Тезисы доклада, прочитанного в университете Чжэнчжи, Тайбэй 8 мая 2015 г.

Сначала несколько очевидных фактов об историческом и психологическом контексте памяти последней войны.

1.   Великая Отечественная война стала для народов России величайшим потрясением и духовным испытанием. Но чем сильнее потрясение, тем меньше оно поддается воспоминанию и тем больше превращается в своего рода «слепое пятно» истории. В предельном страдании, невыносимой боли субъект исчезает полностью: тут просто некому и нечего вспоминать, остаются только обстоятельства пережитого, анекдотически ничтожные, не сказать кощунственные. Память войны – как воронка от снаряда, дымящаяся в том месте, где только что был человек. Это роднит ее с первичным фантазмом: реальностью вневременной и довременной, преследующей сознание, но недоступной воспоминанию. Я родился спустя пять лет после окончания войны, и в детстве меня удивляло нежелание взрослых рассказывать о ней: память военных лет явно была еще слишком свежа в памяти, чтобы стать предметом рассуждения. Помню также свое удивление, когда я прочитал в наградной книжке к медали отца, что обладатели ее имеют право бесплатного проезда в трамваях. Об этой привилегии никто вокруг и не заикался. Такое молчание – явление в своем роде естественное и распространенное. Евреи хорошо осознали невозможность вспомнить холокост. Недавняя публикация о геноциде армян в 1915 г. озаглавлена: «Сто лет безмолвия». Но тогдашнее молчание о войне было, конечно, на руку власти и, как мне кажется сейчас, так же молчаливо ею насаждалось: свободное обсуждение истории войны и в особенности чувство свободы фронтовиков, познавших бессилие власти над ними, поскольку «дальше фронта не пошлют», были для нее смертельно опасны.

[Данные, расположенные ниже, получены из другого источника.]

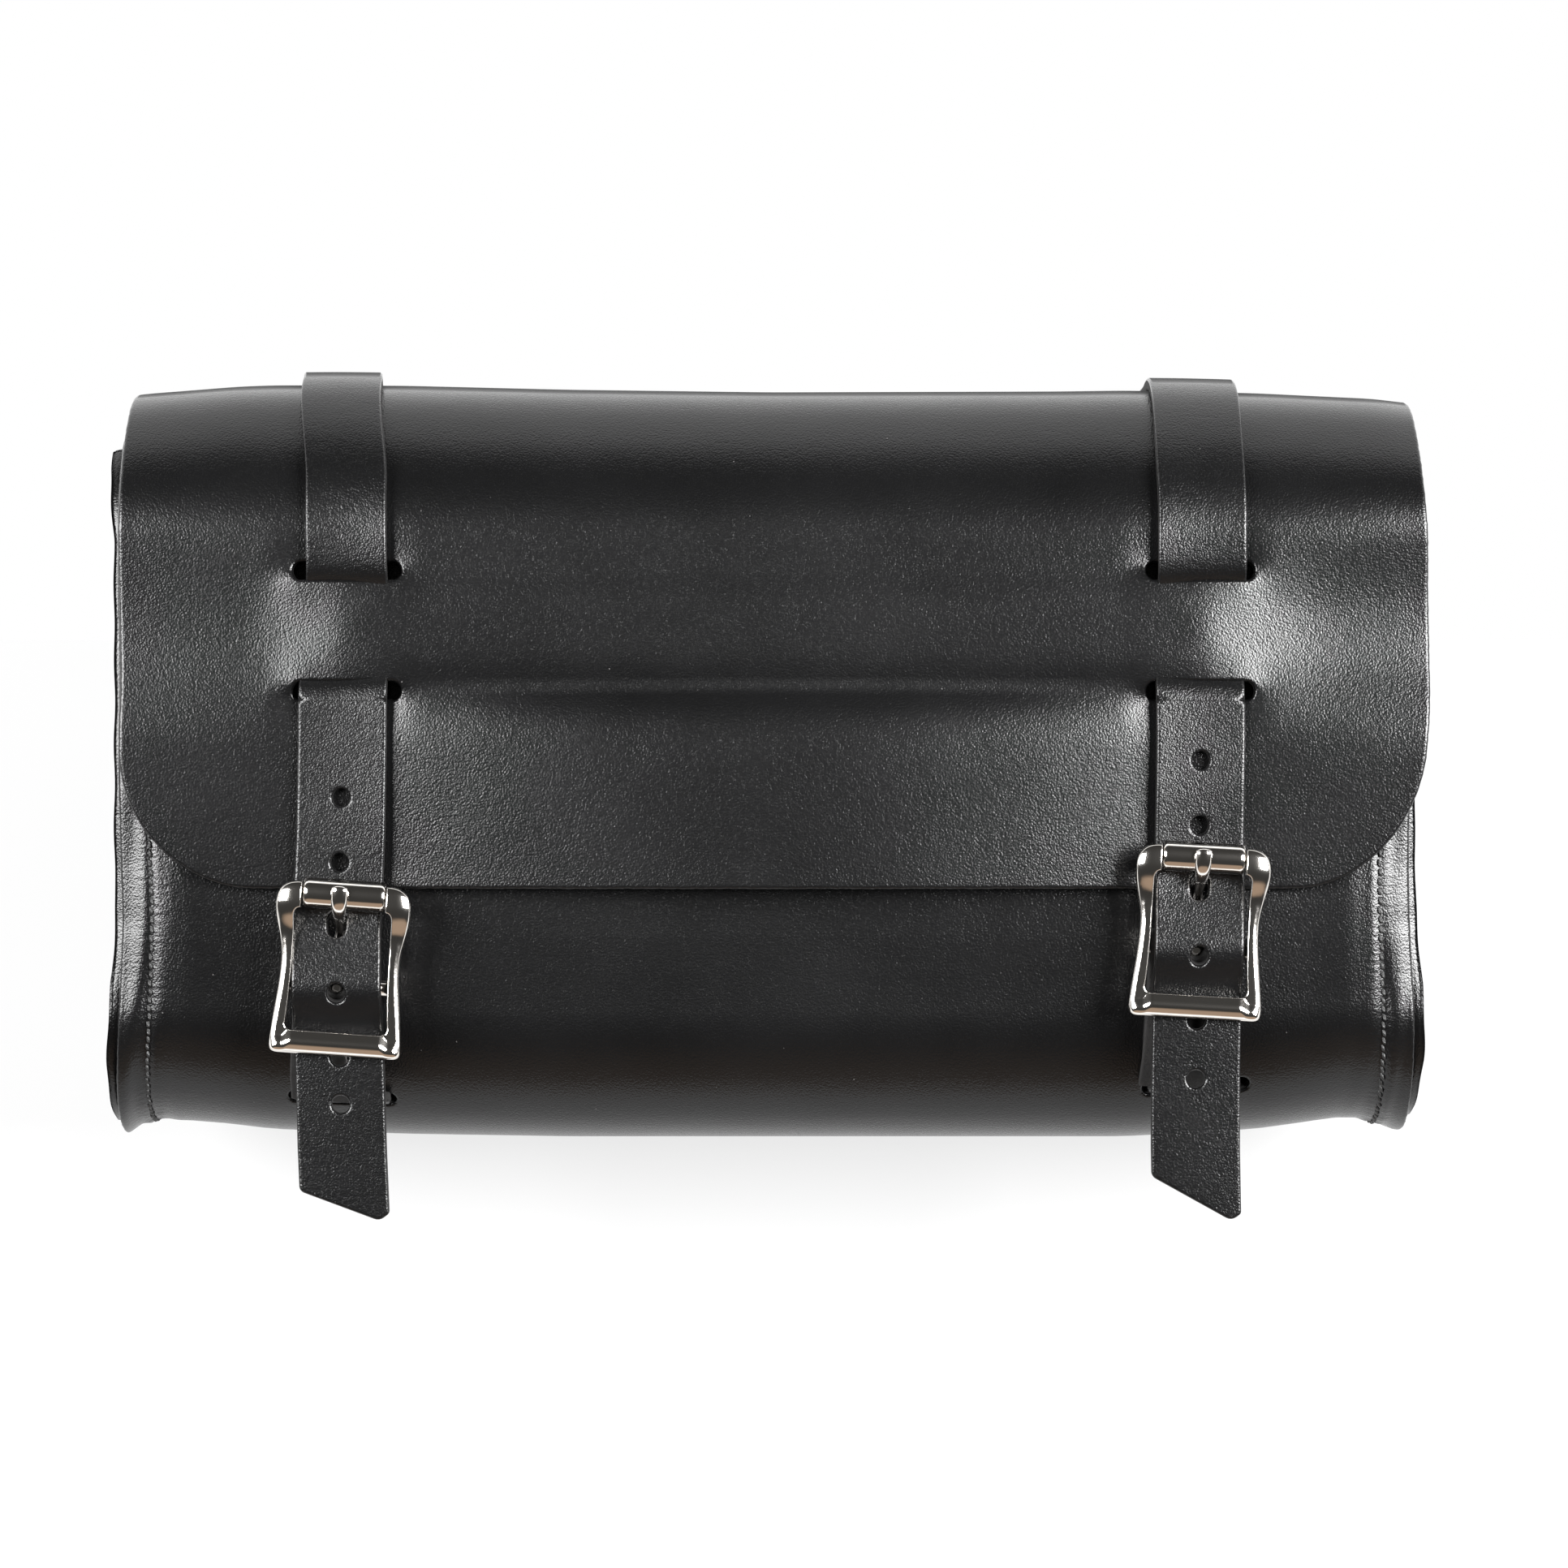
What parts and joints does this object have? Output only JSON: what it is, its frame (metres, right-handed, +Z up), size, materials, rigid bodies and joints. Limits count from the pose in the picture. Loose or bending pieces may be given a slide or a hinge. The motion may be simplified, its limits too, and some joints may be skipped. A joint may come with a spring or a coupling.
{
  "type": "saddlebag",
  "caption": "Small black leather motorcycle saddlebag: stitched box body, curved flap and straps woven through the flap into roller buckles.",
  "frame": {"origin": "midway between the two strap runs behind the bag, in the plane of their outer faces, at half of the bag's height", "axes": "+X along the bag to the viewer's right when its front is seen, +Y out of its back, +Z up; the front faces -Y"},
  "size_m": [0.2936, 0.1016, 0.1897],
  "materials": {
    "bag_leather": "semi-gloss black, fine pebbled grain",
    "strap_leather": "semi-gloss black, smooth, raw cut edges",
    "thread": "waxed black thread",
    "nickel_plate": "polished nickel plate",
    "rivet_steel": "plain tubular rivet"
  },
  "bodies": {
    "bag": {"body_panel": "bag_leather", "left_gusset": "bag_leather", "right_gusset": "bag_leather", "left_seam_thread": "thread", "right_seam_thread": "thread", "left_strap_back": "strap_leather", "right_strap_back": "strap_leather"},
    "flap": {"flap": "bag_leather", "left_strap_front": "strap_leather", "right_strap_front": "strap_leather"},
    "left_strap_end": {"left_strap_end": "strap_leather"},
    "left_chape": {"left_chape": "strap_leather", "left_chape_rivet": "rivet_steel"},
    "left_buckle": {"left_buckle_frame": "nickel_plate"},
    "left_roller": {"left_buckle_roller": "nickel_plate"},
    "left_tongue": {"left_buckle_tongue": "nickel_plate"},
    "right_strap_end": {"right_strap_end": "strap_leather"},
    "right_chape": {"right_chape": "strap_leather", "right_chape_rivet": "rivet_steel"},
    "right_buckle": {"right_buckle_frame": "nickel_plate"},
    "right_roller": {"right_buckle_roller": "nickel_plate"},
    "right_tongue": {"right_buckle_tongue": "nickel_plate"}
  },
  "joints": [
    {"name": "flap_hinge", "type": "hinge", "parent": "bag", "child": "flap", "pos_m": [0, 0, 0.052], "axis": [-1, 0, 0], "range_deg": [0, 100]},
    {"name": "left_strap_end_lift", "type": "hinge", "parent": "flap", "child": "left_strap_end", "pos_m": [-0.0945, -0.09339, 0.01363], "axis": [-1, 0, 0], "range_deg": [0, 80], "deforming": ["left_strap_end"]},
    {"name": "left_chape_swing", "type": "hinge", "parent": "bag", "child": "left_chape", "pos_m": [-0.0945, -0.07912, -0.07516], "axis": [1, 0, 0], "range_deg": [0, 150]},
    {"name": "left_buckle_tilt", "type": "hinge", "parent": "left_chape", "child": "left_buckle", "pos_m": [-0.09506, -0.09001, -0.04909], "axis": [0.999, 0, -0.0436], "range_deg": [0, 20]},
    {"name": "left_roller_spin", "type": "hinge", "parent": "left_buckle", "child": "left_roller", "pos_m": [-0.09418, -0.09608, -0.02891], "axis": [0.999, 0, -0.0436], "continuous": true},
    {"name": "left_tongue_swing", "type": "hinge", "parent": "left_buckle", "child": "left_tongue", "pos_m": [-0.09506, -0.09001, -0.04909], "axis": [0.999, 0, -0.0436], "range_deg": [0, 105]},
    {"name": "right_strap_end_lift", "type": "hinge", "parent": "flap", "child": "right_strap_end", "pos_m": [0.0945, -0.09339, 0.01363], "axis": [-1, 0, 0], "range_deg": [0, 80], "deforming": ["right_strap_end"]},
    {"name": "right_chape_swing", "type": "hinge", "parent": "bag", "child": "right_chape", "pos_m": [0.0945, -0.08169, -0.07153], "axis": [1, 0, 0], "range_deg": [0, 150]},
    {"name": "right_buckle_tilt", "type": "hinge", "parent": "right_chape", "child": "right_buckle", "pos_m": [0.09394, -0.09001, -0.04089], "axis": [0.999, 0, -0.0436], "range_deg": [0, 20]},
    {"name": "right_roller_spin", "type": "hinge", "parent": "right_buckle", "child": "right_roller", "pos_m": [0.09482, -0.09608, -0.02071], "axis": [0.999, 0, -0.0436], "continuous": true},
    {"name": "right_tongue_swing", "type": "hinge", "parent": "right_buckle", "child": "right_tongue", "pos_m": [0.09394, -0.09001, -0.04089], "axis": [0.999, 0, -0.0436], "range_deg": [0, 105]}
  ],
  "couplings": [
    {"joint": "left_chape_swing", "follows": "flap_hinge", "ratio": 1.5},
    {"joint": "right_chape_swing", "follows": "flap_hinge", "ratio": 1.5}
  ]
}
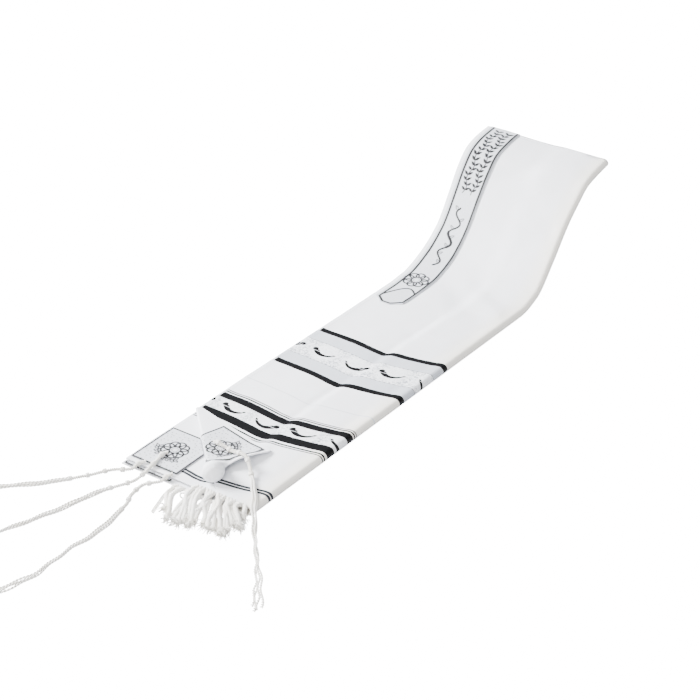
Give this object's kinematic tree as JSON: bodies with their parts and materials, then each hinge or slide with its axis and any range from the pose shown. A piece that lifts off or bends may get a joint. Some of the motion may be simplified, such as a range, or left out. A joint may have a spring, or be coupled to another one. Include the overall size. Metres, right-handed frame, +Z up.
{
  "type": "folded tallit prayer shawl",
  "caption": "Fringed prayer shawl folded in four, fringed end flat, centre fold raised, one corner folded back, with neckband, corner patches and knotted ritual tassels.",
  "frame": {"origin": "on the flat underside, on the middle line, 335 mm in from the fringed end of the cloth", "axes": "+X along the folded shawl from the fringed end to the raised centre fold, +Y from the lengthwise fold to the open hems, +Z up"},
  "size_m": [1.2163, 0.5352, 0.1788],
  "materials": {
    "striped_cloth": "matt white woven cloth with black and silver-grey stripes across",
    "white_cloth": "matt white woven cloth",
    "patch_cloth": "pale silver-grey satin with dark border lines",
    "band_cloth": "white satin with dark border lines",
    "yarn": "matt white twisted yarn"
  },
  "bodies": {
    "root": {"shawl_outer_cloth": "striped_cloth", "shawl_inner_layers": "white_cloth", "corner_flap": "white_cloth", "corner_patch_left": "patch_cloth", "corner_patch_right": "patch_cloth", "corner_patch_lower": "patch_cloth", "neckband": "band_cloth", "fringe_upper": "yarn", "fringe_lower": "yarn", "tzitzit_1": "yarn", "tzitzit_2": "yarn", "tzitzit_3": "yarn", "tzitzit_4": "yarn"}
  },
  "joints": []
}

2.   Нежелание западных союзников СССР и многих стран Восточной Европы, теперь уже и Украины, разделить с Россией память войны и победы демонстрирует истинный масштаб исторического видения и нравственного сознания сегодняшнего Евросоюза: неспособность Европы подняться выше политической конъюнктуры и мелочных обид. С одной стороны, Голливуд сделал свое дело: подавляющее большинство жителей Западной Европы полагают, что решающую роль в разгроме Третьего Рейха сыграли США и Англия. С другой стороны, страны Восточной Европы за немногими исключениями формально и тем более фактически были на стороне гитлеровской Германии, так что победа антигитлеровской коалиции явно не их праздник. Но есть причины и куда более глубокие. Тоталитаризм ХХ в. обладает генетическим родством с либеральной идеологией: и то, и другое – продукт трансцендентализма в мысли, ищущей основание в самотождественном субъекте. И пусть постмодернистская мысль сейчас прославляет различие между индивидами, само это прославление есть лишь оборотная стороны индивидуальной идентичности в либерализме или формального единства класса, нации или расы в тоталитаризме и поэтому не может обезопасить от нового прихода последнего. Память последней мировой войны должна стать поводом для осознания условий невозможности возрождения тоталитарных режимов с их обезумившим ratio.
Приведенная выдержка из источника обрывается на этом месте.